Echoing the concerns of sportsmen, musicians and auction houses worried that the ban, which eliminates commercial imports and restricts exports to all but verified antiques containing ivory, would have a detrimental effect on the value of ivory owned by millions of Americans, Young and other members of his party castigated FWS and lambasted the ban as another federal regulatory overreach, arguing that the ban would unfairly put the burden of proof on American owners to prove their ivory was not the product of poaching.

"Uncle Sam is going to say you have to prove it, you're guilty because we say you are. That is wrong, and this is not going to save the elephants," Young said.

With many older instruments containing ivory, National Music Museum stringed instruments curator Arian Sheets testified about musicians' concerns over the effect of the ban on older, valuable instruments like ivory-keyed pianos and some guitars. Montana Republican Steve Daines pointed out earlier this month that violin bows belonging to the Budapest Festival Orchestra were seized temporarily at John F. Kennedy International Airport.

According to fellow panelist Matthew Quinn of Quinn's Auction Galleries, museums and auction houses could essentially see the devalutation of great swaths of items -- hundreds of millions, he estimated. Many Americans looking to sell grandma's ivory figurine collection would be out of luck.

"Such quick administrative actions ... will adversely impact millions of unknowing Americans," Quinn said in his written testimony, arguing that the guidelines laid out by the FWS are far too rigorous for cases in which people have little to no documentation of items.

Impact of FWS ban on hunting

The ban's effect on hunting also raised Young's hackles.

"There is a value when they can be hunted; there is a value when they can in fact be managed; there is a value when you let a country manage its game," he said.

According to letters obtained by Greenwire under the Freedom of Information Act, sportsmen have been in representatives' ears about the restrictions on importing elephant trophies (Greenwire, June 23). Elephant hunts that cost upward of $10,000 in countries like Zimbabwe were stamped out by the ban, Dreher said, due to questionable management practices and weak governance in some African nations.

Republicans touted Zimbabwe, one of the few nations that opposed the 1989 international ivory trade ban, as a model for using hunting revenue and management to benefit impoverished people.

"The simple truth is that if wildlife have no economic value, there is little if any incentive for people who live in that habitat to conserve or save them," said subcommittee Chairman John Fleming (R-La.).

At the hearing, Itai Hilary Tendaupenyu, principal ecologist for the Zimbabwe Parks and Wildlife Management Authority, said the United States failed to notify his government prior to making a decision on the ban. He said hunting revenue is critical to Zimbabwe's economy, with approximately 67 percent of proceeds going to local communities. Furthermore, he said, Zimbabwe's elephant population is actually increasing thanks to hunting.

Democrats asked to see the data, but International Fund for Animal Welfare President Azzedine Downes said the evidence for hunting being a boon for local communities simply doesn't exist.
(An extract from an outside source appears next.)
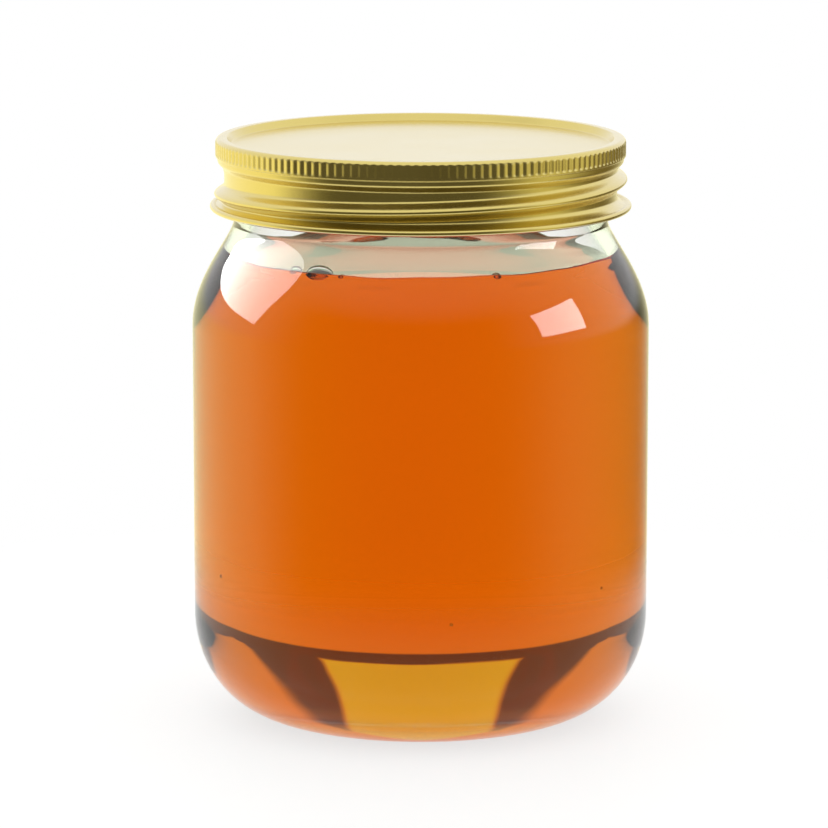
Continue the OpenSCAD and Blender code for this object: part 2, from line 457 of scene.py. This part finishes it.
cap_outline += [(skirt_at(z) - sheet_t, z) for z in (89.5, 89.9, 90.3, 90.65)]
cap_outline += [(skirt_at(z) - sheet_t, z) for z in [flare_z + 4.65 * i / 10 for i in range(1, 11)]]
cap_outline += [(skirt_at(z) - sheet_t, z) for z in (95.7, 96.1, 96.5, 96.9)]
cap_outline += arc(band_r - turn_r, cap_top - turn_r, turn_r - sheet_t, 0, 90, 5)
cap_outline += [(rim_in + sheet_t, cap_top - sheet_t), (rim_in - step_w + sheet_t, jar_h), (0, jar_h)]

cap = lathe("screw_cap", cap_outline, ribs * sides_per_rib)


def groove(turn, z):
    """Depth of the pressed grooves, long slots with round ends, from 0 to 1."""
    across = abs((turn * ribs) % 1 - 0.5) * math.tau * grip_r / ribs
    along = max(0, grip_low + groove_w + 0.15 - z, z - (cap_top - 0.35 - groove_w))
    off = math.hypot(across, along) / groove_w
    return 0 if off >= 1 else (1 + math.cos(math.pi * off)) / 2


for vertex in cap.data.vertices:
    height = vertex.co.z * 1000
    radius = math.hypot(vertex.co.x, vertex.co.y) * 1000
    turn = turn_of(vertex.co)
    on_skirt = flare_z - flare_h * 0.8 < height < band_z + 0.001
    if on_skirt and 30 < radius < skirt_at(height) + 0.01:
        inside = skirt_at(height) - radius
        thread = max(cap_thread(turn + k, height) for k in (-1, 0, 1))
        if height < band_z - 0.01:
            set_radius(vertex.co, max(skirt_at(height), skirt_r + thread) - inside)
    elif height > grip_low - 0.01 and radius > grip_r - turn_r + 0.2:
        set_radius(vertex.co, radius - groove_depth * groove(turn, height))

gold_mat, tree, output = new_material("gold_lacquer")
place = node(tree, "TexCoord")
marks = node(tree, "Group", node_tree=handling_marks, Vector=place.outputs["Object"])
marks.inputs["Stain Scale"].default_value = 60.0
marks.inputs["Speck Scale"].default_value = 1600.0
colour = node(tree, "Mix", data_type="RGBA", in0=marks.outputs["Stain"],
              in6=(0.70, 0.56, 0.15, 1), in7=(0.80, 0.65, 0.20, 1))
split = node(tree, "SeparateXYZ", Vector=place.outputs["Object"])
curl_mask = node(tree, "MapRange", Value=split.outputs["Z"], From_Min=0.0888, From_Max=0.0885,
                 To_Min=0.0, To_Max=0.75)
bare = node(tree, "Mix", data_type="RGBA", in0=curl_mask.outputs["Result"],
            in6=colour.outputs["Result"], in7=(0.80, 0.79, 0.76, 1))
gloss = node(tree, "MapRange", Value=marks.outputs["Stain"], From_Min=0.3, From_Max=0.7,
             To_Min=0.2, To_Max=0.27)
fine = node(tree, "TexNoise", Vector=place.outputs["Object"], Scale=700.0, Detail=3.0)
bump = node(tree, "Bump", Height=fine.outputs["Fac"], Strength=0.12, Distance=0.0001)
shader = node(tree, "BsdfPrincipled", Base_Color=bare.outputs["Result"], Metallic=1.0,
              Roughness=gloss.outputs["Result"], Normal=bump.outputs[0], Coat_Weight=0.8,
              Coat_Roughness=0.2)
tree.links.new(shader.outputs[0], output.inputs["Surface"])
cap.data.materials.append(gold_mat)

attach(cap, "root")
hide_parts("cap")

# ---------------------------------------------------------------- Floor, light and camera
# A plain white table that fades out into the white behind it, in a soft white room that is
# dark on the camera's side, with one softbox on each side for the lights on the shoulder.
bpy.ops.object.select_all(action="DESELECT")
bpy.ops.mesh.primitive_circle_add(vertices=96, radius=0.2, fill_type="NGON")
floor = bpy.context.object
floor.name = "floor"
floor_mat, tree, output = new_material("white_table")
place = node(tree, "TexCoord")
far = node(tree, "VectorMath", operation="LENGTH", in0=place.outputs["Object"])
fade = node(tree, "MapRange", Value=far.outputs["Value"], From_Min=0.09, From_Max=0.17,
            interpolation_type="SMOOTHSTEP")
grain = node(tree, "TexNoise", Vector=place.outputs["Object"], Scale=300.0, Detail=3.0)
paper = node(tree, "Mix", data_type="RGBA", in0=grain.outputs["Fac"],
             in6=(0.28, 0.28, 0.27, 1), in7=(0.31, 0.31, 0.30, 1))
matt = node(tree, "BsdfPrincipled", Base_Color=paper.outputs["Result"], Roughness=0.7,
            Emission_Color=(1, 1, 1, 1), Emission_Strength=0.72)
clear = node(tree, "BsdfTransparent")
both = node(tree, "MixShader", in0=fade.outputs["Result"], in1=matt.outputs[0], in2=clear.outputs[0])
tree.links.new(both.outputs[0], output.inputs["Surface"])
floor.data.materials.append(floor_mat)

world = bpy.data.worlds.new("white_room")
bpy.context.scene.world = world
world.use_nodes = True
tree = world.node_tree
tree.nodes.clear()
output = tree.nodes.new("ShaderNodeOutputWorld")
place = node(tree, "TexCoord")
turned = node(tree, "VectorRotate", rotation_type="Z_AXIS", Vector=place.outputs["Generated"],
              Angle=math.radians(10))
split = node(tree, "SeparateXYZ", Vector=turned.outputs[0])
flat = node(tree, "CombineXYZ", X=split.outputs["X"], Y=split.outputs["Y"])
unit = node(tree, "VectorMath", operation="NORMALIZE", in0=flat.outputs[0])
level = node(tree, "SeparateXYZ", Vector=unit.outputs[0])


def ramp(value, low, high):
    """A soft step from 0 at low to 1 at high."""
    made = node(tree, "MapRange", Value=value, From_Min=low, From_Max=high,
                interpolation_type="SMOOTHSTEP")
    return made.outputs["Result"]


def join(operation, first, second):
    """One step of arithmetic between two shader values."""
    return node(tree, "Math", operation=operation, in0=first, in1=second).outputs[0]


def blend(factor, first, second):
    """A colour between two others, each of them a colour or a socket."""
    mixed = node(tree, "Mix", data_type="RGBA", in0=factor, in6=first, in7=second)
    return mixed.outputs["Result"]


# A ray that went into the glass has crossed one surface; one that went on through the honey
# and the far wall has crossed more than four.
in_glass = 0.5
in_honey = 4.5
path = node(tree, "LightPath")
crossed = path.outputs["Transmission Depth"]
mirrored = join("MINIMUM", path.outputs["Glossy Depth"], 1.0)
camera_side = join("MULTIPLY", ramp(level.outputs["Y"], -0.02, -0.75), ramp(split.outputs["Z"], 0.75, 0.45))
room = join("MULTIPLY", camera_side, mirrored)

# The walls of the room, as the honey's rays see them: a dark strip above the table's edge, and
# over it on each of the four sides a warm bright panel between two dark, leaning gaps.
whole = node(tree, "SeparateXYZ", Vector=place.outputs["Generated"])
side_x = join("ABSOLUTE", whole.outputs["X"], 0.0)
side_y = join("ABSOLUTE", whole.outputs["Y"], 0.0)
nearest = join("MAXIMUM", join("MAXIMUM", side_x, side_y), 0.01)
across = join("DIVIDE", join("MINIMUM", side_x, side_y), nearest)
up = join("DIVIDE", whole.outputs["Z"], nearest)
panel_lean = 0.65
gap_lean = 6.8
above_table = ramp(up, 0.055, 0.07)
above_strip = ramp(up, 0.14, 0.155)
strip = join("MULTIPLY", above_table, ramp(up, 0.155, 0.14))
panel_edge = join("ADD", across, join("MULTIPLY", up, panel_lean))
gap_edge = join("ADD", across, join("MULTIPLY", up, gap_lean))
gaps = join("MULTIPLY", ramp(panel_edge, 0.40, 0.44), ramp(gap_edge, 2.40, 2.20))
gaps = join("MULTIPLY", gaps, above_table)
through = join("GREATER_THAN", crossed, in_honey)
wall_dark = join("MULTIPLY", join("MAXIMUM", strip, gaps), through)
panel = join("MULTIPLY", ramp(panel_edge, 0.44, 0.40), above_strip)
panel_light = join("MULTIPLY", panel, through)

# What glass and lacquer mirror: warm light from the left, dimmer light from the right, almost
# none from the camera's side. Inside the neck the light is bright and cream, and its dark brown.
inside = join("GREATER_THAN", crossed, in_glass)
in_neck = join("MULTIPLY", join("MULTIPLY", inside, join("LESS_THAN", crossed, in_honey)), mirrored)
low_side = join("MULTIPLY", ramp(split.outputs["Z"], 0.08, -0.05), mirrored)
right_light = blend(ramp(level.outputs["Y"], -0.1, 0.7), (0.74, 0.69, 0.38, 1), (0.18, 0.14, 0.05, 1))
side_light = blend(ramp(level.outputs["X"], -0.2, 0.6), (1.18, 1.12, 0.70, 1), right_light)
room_light = blend(in_neck, blend(low_side, (1, 1, 1, 1), side_light), (1.08, 1.16, 0.86, 1))
dark = blend(inside, (0.09, 0.08, 0.05, 1), (0.36, 0.2, 0.08, 1))
shade = blend(room, room_light, dark)
daylight = blend(panel_light, (1, 1, 1, 1), (0.46, 1.0, 0.5, 1))
wall_shade = node(tree, "MapRange", Value=wall_dark, To_Min=1.0, To_Max=0.2)
boost = node(tree, "MapRange", Value=panel_light, To_Min=1.0, To_Max=2.2)
colour = node(tree, "Mix", data_type="RGBA", blend_type="MULTIPLY", in0=1.0, in6=daylight, in7=shade)
sky = node(tree, "Background", Color=colour.outputs["Result"],
           Strength=join("MULTIPLY", wall_shade.outputs["Result"], boost.outputs["Result"]))
tree.links.new(sky.outputs[0], output.inputs["Surface"])


def softbox(name, azimuth, elevation, width, height, radiance, distance=1.2):
    """A rectangular light that faces the jar, at an azimuth counted from the front to the right."""
    a, e = math.radians(azimuth), math.radians(elevation)
    way = Vector((math.sin(a) * math.cos(e), -math.cos(a) * math.cos(e), math.sin(e)))
    light = bpy.data.lights.new(name, "AREA")
    light.shape = "RECTANGLE"
    light.size = width
    light.size_y = height
    light.energy = radiance * math.pi * width * height
    lamp = bpy.data.objects.new(name, light)
    bpy.context.scene.collection.objects.link(lamp)
    lamp.location = way * distance + Vector((0, 0, 0.06))
    lamp.rotation_euler = way.to_track_quat("Z", "Y").to_euler()
    lamp.visible_camera = False
    lamp.visible_transmission = False
    lamp.visible_diffuse = False
    return lamp


shiny = bpy.data.collections.new("lit_glass")
shiny.objects.link(glass)
for lamp in (
    softbox("softbox_left", -118, 34, 1.2, 0.95, 11.0),
    softbox("softbox_right", 77, 19, 0.6, 0.4, 17.0),
):
    lamp.light_linking.receiver_collection = shiny

camera_data = bpy.data.cameras.new("camera")
camera_data.sensor_width = 36
camera_data.lens = 214.6
camera_data.clip_start = 0.05
camera = bpy.data.objects.new("camera", camera_data)
bpy.context.scene.collection.objects.link(camera)
camera.location = (0, -0.8445, 0.2053)
aim = Vector((-0.00115, 0, 0.0522)) - camera.location
camera.rotation_euler = aim.to_track_quat("-Z", "Y").to_euler()
bpy.context.scene.camera = camera
bpy.context.scene.view_settings.view_transform = "Standard"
"It's a great sound bite, but there is no evidence to really back it up," he said. "One person comes and shoots an elephant ... the money goes to the safari company, to the people who issued the permit, and what does the community get? Literally a carcass."

Downes doesn't buy the argument that the domestic ban isn't necessary, because he says it targets the demand fueling poaching.
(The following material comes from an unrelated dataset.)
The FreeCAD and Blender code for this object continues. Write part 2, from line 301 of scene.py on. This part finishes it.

"I think people would like people to think that, that it's not going to have any impact. It's not about dry regulations; it's actually about preventing elephants from being killed -- demand drives it," he said. "You have a piece of ivory? You have to make a decision: the elephant or this? There are losers, but it's worth it."

Both sides agreed on one other thing: Figuring out the age of ivory is a fool's errand.

Testing requires destroying part of the ivory, and criminals are adept at making new ivory look old.

Allan Thornton, president of the nonprofit Environmental Investigation Agency, who also testified at a Democratic press conference preceding the hearing, said allowing ivory that was harvested pre-ban to be traded gives criminals a loophole large enough to drive a truck through.

Downes agreed: "If someone on the street has to figure out 'Is this piece legal or illegal?' it won't work."

Conservationists applauded the ban as an indication that the United States is taking the lead on the issue. Essentially, Crawford Allan, senior director of TRAFFIC, a partnership between the World Wildlife Fund and the International Union for Conservation of Nature, said it gives the United States the high ground from which to influence other countries.

"Let's not lose sight of the main prize here ... and the fact that it's like a catalytic knock-on effect around the world," Allan said.

Three hours after it was scheduled to start, the end of the hearing was marked by bipartisan calls to refocus on that main prize: saving elephants.

How that will be done remains to be seen, but while he said he didn't believe FWS's ban would be effective, former Texas Rep. Jack Fields implored his former colleagues to work together to attack the root of the problem. Fields suggested they hark back to the passage of the original 1989 ban he helped pass.

"We decided that we were going to put collateral issues aside ... if you're really looking at trying to preserve the elephant population," he said.